Tricarballylic ester formation during biosynthesis of fumonisin mycotoxins in Fusarium verticillioides

Authors: LI, YAOYAO - Shandong University; LOU, LILI - University Of Nebraska; CERNY, RONALD - University Of Nebraska; Butchko, Robert; Proctor, Robert; DU, LIANGCHENG - University Of Nebraska; SHEN, YUEMAO - Shandong University

Submitted to: Mycology
Publication Type: Peer Reviewed Journal
Publication Acceptance Date: 12/8/2013
Publication Date: 1/2/2014
Citation: Li, Y., Lou, L., Cerny, R.L., Butchko, R.A., Proctor, R., Du, L., Shen, Y. 2014. Tricarballylic ester formation during biosynthesis of fumonisin mycotoxins in Fusarium verticillioides. Mycology. 4(4):179-186.

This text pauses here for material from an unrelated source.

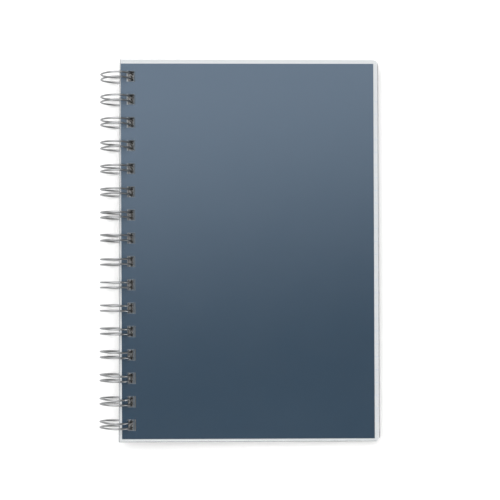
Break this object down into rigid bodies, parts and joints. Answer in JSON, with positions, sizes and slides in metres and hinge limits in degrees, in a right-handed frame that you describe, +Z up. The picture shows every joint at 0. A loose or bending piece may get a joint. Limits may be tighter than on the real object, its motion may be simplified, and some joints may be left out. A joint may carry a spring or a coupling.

Interpretive Summary: Understanding the biology and chemistry required for fumonisin biosynthesis by the fungal corn pathogen, Fusarium verticillioides, will aid in efforts to reduce or eliminate toxin contaminated grains from entering the food chain. Fumonisins are toxins produced by the fungus and can cause disease in animals and humans. Experiments described in this manuscript add to the understanding of the biological events and conditions that allow the fungus, F. verticillioides, to produce fumonisins. There are many steps in the biochemical pathway leading to the production of fumonisin, and each one can be considered a potential target for stopping the production of fumonisin. Here, one portion of the biosynthetic pathway is described with regard to the specific reaction mediated by a specific enzyme in the pathway as well as to the specific nature of the chemical building block required for biosynthesis of fumonisin. The identification of the chemical building block and its role in the biosynthetic pathway might lead to novel methods of eliminating or reducing fumonisin contamination of corn.

Technical Abstract: Fumonisins are polyketide-derived mycotoxins produced by Fusarium verticillioides, a widespread fungal pathogen of corn, and a common contaminant of corn-based food and feeds. Fumonisins contain two tricarballylic esters that are rare structural features in natural products. Here, we expressed three F. verticillioides genes, FUM7, FUM10, and FUM14, in E. coli and used the purified enzymes to investigate the esterification of the fumonisin polyketide backbone. When Fum7p was incubated in the presence of NADPH and Fe2+ with fumonisin analogs containing tetradehydro tricarballylic esters (DH4-FB) that were isolated from the FUM7-deleted mutant, no fumonisin was produced. Instead, new fumonisin analogs containing two oxalosuccinate esters, two isocitrate esters, or one oxalosuccinate ester and one isocitrate ester were detected. When the three enzymes were incubated with hydrolyzed FB3, a fumonisin precursor lacking the tricarballylic esters, isocitric acid, ATP, and NADPH, the tricarballylic esters-containing FB3 was observed. The esterified product was also detected when aconitic acid or tricarballylic acid was used. These data provide direct evidence for the role of FUM10, FUM14, and FUM7 in the biosynthesis of the rare tricarballylic esters. The results suggest that multiple intermediates in the Citric Acid Cycle could be involved in the ester side-chain formation of fumonisins.